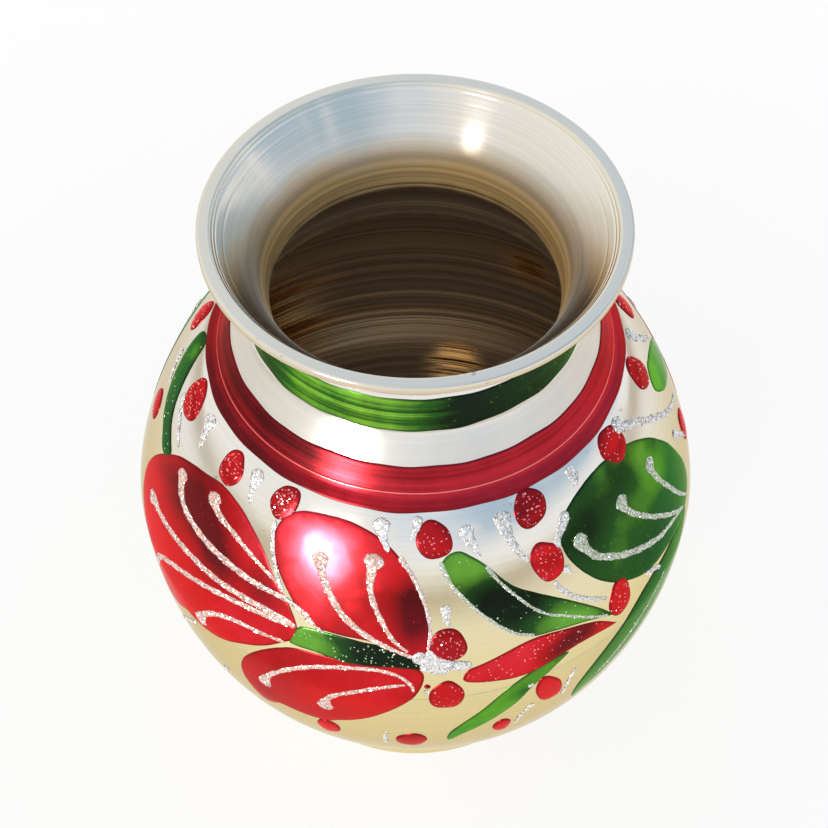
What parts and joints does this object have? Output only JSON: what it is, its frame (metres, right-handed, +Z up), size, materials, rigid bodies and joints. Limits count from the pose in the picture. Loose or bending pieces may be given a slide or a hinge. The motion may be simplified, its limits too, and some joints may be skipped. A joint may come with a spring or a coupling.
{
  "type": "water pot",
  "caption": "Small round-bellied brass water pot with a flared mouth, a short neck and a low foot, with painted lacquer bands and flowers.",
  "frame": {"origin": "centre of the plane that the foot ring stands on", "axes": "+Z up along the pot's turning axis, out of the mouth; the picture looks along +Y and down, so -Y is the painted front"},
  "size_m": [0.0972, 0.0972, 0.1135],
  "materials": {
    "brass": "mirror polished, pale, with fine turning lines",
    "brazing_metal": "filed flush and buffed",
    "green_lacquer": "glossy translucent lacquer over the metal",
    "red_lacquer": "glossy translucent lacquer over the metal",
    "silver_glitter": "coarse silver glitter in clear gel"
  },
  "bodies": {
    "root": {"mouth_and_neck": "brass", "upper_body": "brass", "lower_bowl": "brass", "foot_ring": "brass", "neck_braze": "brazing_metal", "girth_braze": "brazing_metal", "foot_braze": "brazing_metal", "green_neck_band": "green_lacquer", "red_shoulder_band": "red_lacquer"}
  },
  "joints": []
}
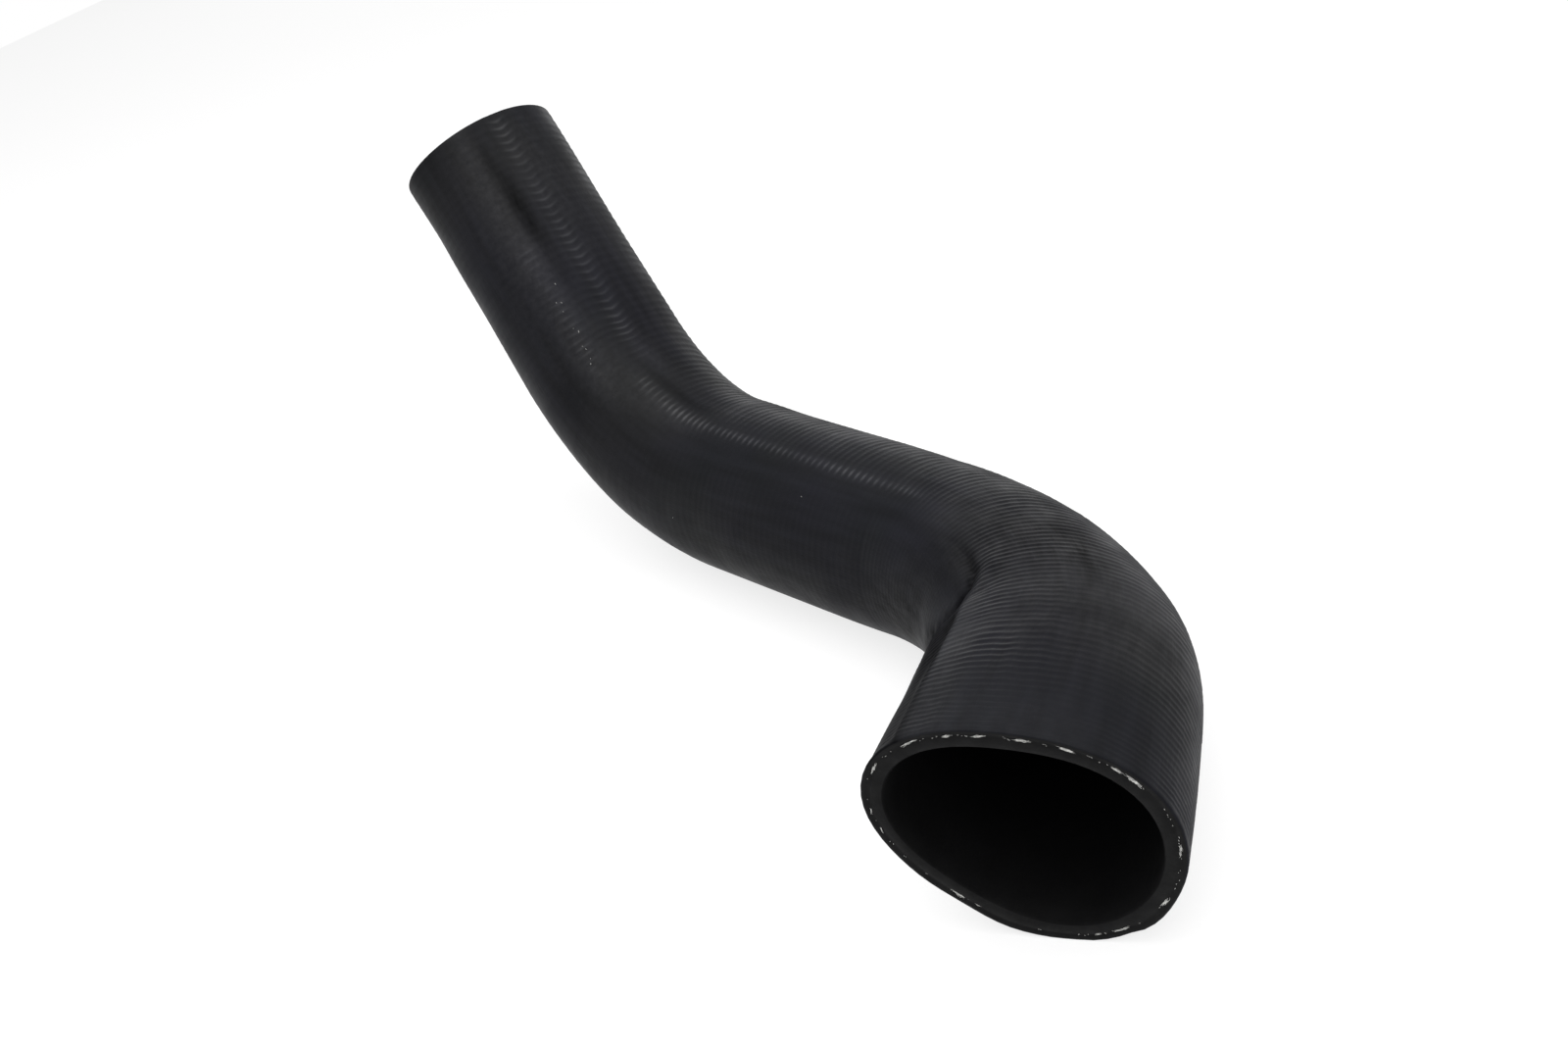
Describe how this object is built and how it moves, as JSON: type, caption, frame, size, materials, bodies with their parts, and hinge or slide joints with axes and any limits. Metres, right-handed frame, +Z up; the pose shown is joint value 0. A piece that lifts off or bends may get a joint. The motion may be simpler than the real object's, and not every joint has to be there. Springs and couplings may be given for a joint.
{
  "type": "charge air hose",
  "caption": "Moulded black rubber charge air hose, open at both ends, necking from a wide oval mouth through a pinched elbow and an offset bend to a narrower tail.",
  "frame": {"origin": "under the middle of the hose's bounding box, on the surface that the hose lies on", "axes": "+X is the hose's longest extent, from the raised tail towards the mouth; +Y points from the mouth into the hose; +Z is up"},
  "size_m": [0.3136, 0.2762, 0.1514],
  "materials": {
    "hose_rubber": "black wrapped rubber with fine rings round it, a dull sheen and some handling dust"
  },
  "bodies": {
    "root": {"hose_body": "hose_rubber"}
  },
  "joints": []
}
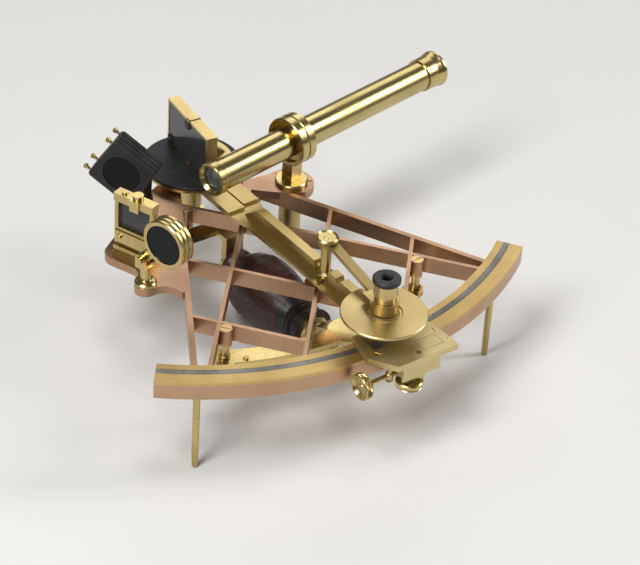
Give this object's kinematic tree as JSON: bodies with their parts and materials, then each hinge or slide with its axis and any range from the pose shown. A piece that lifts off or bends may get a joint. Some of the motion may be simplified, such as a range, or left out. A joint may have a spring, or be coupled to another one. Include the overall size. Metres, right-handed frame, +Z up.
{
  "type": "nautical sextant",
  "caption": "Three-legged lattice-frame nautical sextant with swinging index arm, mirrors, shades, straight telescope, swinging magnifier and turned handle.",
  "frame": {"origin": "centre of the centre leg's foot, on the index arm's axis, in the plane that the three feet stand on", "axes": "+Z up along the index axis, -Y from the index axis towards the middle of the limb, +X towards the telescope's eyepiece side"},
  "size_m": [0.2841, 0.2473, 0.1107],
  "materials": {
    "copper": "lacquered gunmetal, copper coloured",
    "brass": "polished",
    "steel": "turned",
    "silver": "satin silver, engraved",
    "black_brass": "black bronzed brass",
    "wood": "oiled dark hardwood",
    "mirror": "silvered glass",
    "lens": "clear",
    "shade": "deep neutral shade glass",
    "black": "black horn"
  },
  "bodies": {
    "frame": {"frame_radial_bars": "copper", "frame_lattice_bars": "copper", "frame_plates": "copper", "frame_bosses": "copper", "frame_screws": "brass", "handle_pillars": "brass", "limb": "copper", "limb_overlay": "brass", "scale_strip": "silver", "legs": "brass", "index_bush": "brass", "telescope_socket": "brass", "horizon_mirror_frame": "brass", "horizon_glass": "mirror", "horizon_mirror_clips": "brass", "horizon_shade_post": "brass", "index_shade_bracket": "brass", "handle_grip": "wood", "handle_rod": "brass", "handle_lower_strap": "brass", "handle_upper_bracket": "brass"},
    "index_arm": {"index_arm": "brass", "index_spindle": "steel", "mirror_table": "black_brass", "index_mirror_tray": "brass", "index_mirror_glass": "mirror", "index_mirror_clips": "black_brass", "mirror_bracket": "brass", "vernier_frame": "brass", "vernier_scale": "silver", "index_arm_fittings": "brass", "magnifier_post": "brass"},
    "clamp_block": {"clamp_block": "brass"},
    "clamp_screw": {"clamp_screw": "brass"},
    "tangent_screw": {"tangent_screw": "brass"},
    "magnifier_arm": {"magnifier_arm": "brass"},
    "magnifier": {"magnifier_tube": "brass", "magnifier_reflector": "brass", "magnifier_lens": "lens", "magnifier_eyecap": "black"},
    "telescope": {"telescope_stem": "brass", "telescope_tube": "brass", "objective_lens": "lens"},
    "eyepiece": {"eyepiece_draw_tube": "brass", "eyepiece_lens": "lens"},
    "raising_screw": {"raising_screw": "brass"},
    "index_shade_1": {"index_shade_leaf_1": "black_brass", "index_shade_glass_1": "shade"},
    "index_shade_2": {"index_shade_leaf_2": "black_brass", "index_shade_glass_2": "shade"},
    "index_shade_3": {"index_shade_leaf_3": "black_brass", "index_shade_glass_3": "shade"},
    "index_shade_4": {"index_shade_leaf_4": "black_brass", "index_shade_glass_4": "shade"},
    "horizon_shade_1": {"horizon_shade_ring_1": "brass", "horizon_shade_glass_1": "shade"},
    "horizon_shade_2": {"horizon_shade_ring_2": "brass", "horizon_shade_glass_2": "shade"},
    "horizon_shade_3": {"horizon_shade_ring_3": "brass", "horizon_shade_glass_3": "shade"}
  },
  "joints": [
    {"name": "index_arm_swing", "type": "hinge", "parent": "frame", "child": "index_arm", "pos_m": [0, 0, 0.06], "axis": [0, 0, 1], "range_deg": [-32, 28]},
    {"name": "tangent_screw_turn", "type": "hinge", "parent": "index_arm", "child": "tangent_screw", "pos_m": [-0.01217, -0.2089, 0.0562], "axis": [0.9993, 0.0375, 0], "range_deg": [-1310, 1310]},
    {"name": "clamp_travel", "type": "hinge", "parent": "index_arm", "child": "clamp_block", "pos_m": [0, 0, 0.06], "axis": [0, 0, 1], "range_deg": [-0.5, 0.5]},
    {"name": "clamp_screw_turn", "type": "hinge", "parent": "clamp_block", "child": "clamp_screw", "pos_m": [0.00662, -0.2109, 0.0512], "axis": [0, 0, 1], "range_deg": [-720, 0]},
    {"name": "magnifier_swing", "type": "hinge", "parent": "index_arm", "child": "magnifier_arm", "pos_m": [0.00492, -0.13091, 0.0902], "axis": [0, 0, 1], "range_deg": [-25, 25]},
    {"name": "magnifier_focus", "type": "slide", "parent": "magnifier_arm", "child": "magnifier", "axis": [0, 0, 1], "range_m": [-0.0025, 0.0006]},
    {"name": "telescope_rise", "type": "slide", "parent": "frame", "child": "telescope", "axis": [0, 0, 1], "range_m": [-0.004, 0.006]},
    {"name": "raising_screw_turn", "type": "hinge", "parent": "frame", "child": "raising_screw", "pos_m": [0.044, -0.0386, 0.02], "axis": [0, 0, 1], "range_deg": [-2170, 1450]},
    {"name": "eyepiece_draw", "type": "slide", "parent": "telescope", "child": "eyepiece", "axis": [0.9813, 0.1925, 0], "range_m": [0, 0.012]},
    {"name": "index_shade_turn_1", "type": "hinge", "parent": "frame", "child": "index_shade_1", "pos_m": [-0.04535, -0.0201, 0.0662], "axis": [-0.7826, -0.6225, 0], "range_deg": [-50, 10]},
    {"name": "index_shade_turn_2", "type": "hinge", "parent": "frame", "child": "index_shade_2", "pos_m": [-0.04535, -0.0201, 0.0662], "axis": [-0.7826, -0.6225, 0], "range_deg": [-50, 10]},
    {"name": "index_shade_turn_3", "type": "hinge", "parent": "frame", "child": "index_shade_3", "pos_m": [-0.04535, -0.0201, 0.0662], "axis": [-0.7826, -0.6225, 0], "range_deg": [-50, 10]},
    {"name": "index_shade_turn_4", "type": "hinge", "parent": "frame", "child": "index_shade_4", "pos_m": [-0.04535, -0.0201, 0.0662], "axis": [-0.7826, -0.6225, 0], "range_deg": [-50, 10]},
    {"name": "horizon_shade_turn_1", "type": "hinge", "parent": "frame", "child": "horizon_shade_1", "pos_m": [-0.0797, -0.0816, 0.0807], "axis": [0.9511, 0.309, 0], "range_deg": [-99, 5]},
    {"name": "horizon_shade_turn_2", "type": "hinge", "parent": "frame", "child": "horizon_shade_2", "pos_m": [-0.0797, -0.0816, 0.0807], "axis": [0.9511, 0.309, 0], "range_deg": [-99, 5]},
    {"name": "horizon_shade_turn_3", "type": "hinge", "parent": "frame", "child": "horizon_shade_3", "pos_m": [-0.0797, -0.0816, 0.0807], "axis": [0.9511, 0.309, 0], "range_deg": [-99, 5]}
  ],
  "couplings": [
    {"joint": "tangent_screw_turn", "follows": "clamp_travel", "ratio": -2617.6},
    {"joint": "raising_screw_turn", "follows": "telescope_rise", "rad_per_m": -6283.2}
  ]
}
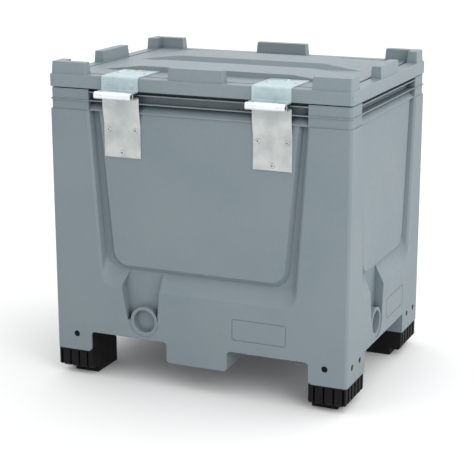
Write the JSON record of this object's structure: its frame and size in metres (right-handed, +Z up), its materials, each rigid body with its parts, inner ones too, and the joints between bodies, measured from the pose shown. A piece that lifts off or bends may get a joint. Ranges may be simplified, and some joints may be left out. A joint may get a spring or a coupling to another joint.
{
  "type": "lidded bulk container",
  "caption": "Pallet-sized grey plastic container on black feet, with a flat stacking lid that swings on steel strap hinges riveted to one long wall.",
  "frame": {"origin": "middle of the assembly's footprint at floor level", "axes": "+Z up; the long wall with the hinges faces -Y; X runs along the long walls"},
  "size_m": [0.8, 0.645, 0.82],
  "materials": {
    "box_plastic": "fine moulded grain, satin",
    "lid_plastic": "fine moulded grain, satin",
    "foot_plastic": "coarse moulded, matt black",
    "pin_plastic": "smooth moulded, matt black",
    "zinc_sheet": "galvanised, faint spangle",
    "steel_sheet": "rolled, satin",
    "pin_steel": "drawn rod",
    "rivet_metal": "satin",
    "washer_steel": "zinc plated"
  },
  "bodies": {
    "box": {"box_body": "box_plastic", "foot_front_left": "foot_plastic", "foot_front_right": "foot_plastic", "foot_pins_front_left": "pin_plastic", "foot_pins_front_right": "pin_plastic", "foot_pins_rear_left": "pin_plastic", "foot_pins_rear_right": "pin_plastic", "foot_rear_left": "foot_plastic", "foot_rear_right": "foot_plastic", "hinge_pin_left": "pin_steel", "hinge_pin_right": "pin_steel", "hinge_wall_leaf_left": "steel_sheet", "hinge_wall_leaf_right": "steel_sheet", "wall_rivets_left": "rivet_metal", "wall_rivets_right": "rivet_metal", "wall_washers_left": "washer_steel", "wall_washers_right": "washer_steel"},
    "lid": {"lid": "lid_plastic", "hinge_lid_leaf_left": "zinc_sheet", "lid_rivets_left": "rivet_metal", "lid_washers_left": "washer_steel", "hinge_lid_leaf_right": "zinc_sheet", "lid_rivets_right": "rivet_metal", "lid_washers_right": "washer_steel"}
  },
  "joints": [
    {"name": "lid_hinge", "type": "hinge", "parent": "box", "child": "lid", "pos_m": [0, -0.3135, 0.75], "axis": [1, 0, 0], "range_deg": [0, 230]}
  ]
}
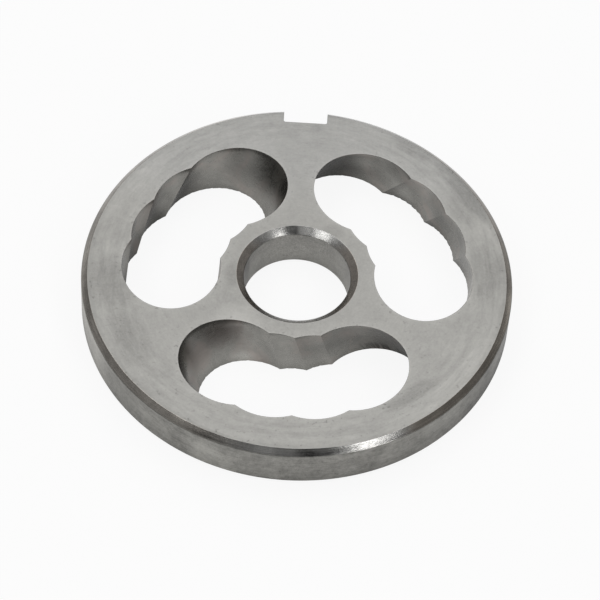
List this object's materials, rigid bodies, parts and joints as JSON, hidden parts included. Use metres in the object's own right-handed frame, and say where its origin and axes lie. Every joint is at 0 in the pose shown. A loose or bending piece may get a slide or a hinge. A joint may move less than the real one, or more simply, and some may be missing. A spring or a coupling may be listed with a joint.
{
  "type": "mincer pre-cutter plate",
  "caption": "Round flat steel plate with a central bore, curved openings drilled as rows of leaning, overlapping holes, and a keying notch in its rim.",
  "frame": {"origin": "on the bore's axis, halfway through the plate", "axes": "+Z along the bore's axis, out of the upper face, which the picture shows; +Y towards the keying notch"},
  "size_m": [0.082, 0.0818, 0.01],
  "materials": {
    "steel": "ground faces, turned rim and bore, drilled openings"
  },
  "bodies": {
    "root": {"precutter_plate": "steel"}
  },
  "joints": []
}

## [Aim of the task]
Find the lines with the string "picture" and reproduce them.

## [Solved exercise]
What parts and joints does this object have? Output only JSON: what it is, its frame (metres, right-handed, +Z up), size, materials, rigid bodies and joints. Limits count from the pose in the picture. Loose or bending pieces may be given a slide or a hinge. The motion may be simplified, its limits too, and some joints may be skipped. A joint may come with a spring or a coupling.
  "frame": {"origin": "centre of the plane that the foot ring stands on", "axes": "+Z up along the pot's turning axis, out of the mouth; the picture looks along +Y and down, so -Y is the painted front"},
  "frame": {"origin": "on the bore's axis, halfway through the plate", "axes": "+Z along the bore's axis, out of the upper face, which the picture shows; +Y towards the keying notch"},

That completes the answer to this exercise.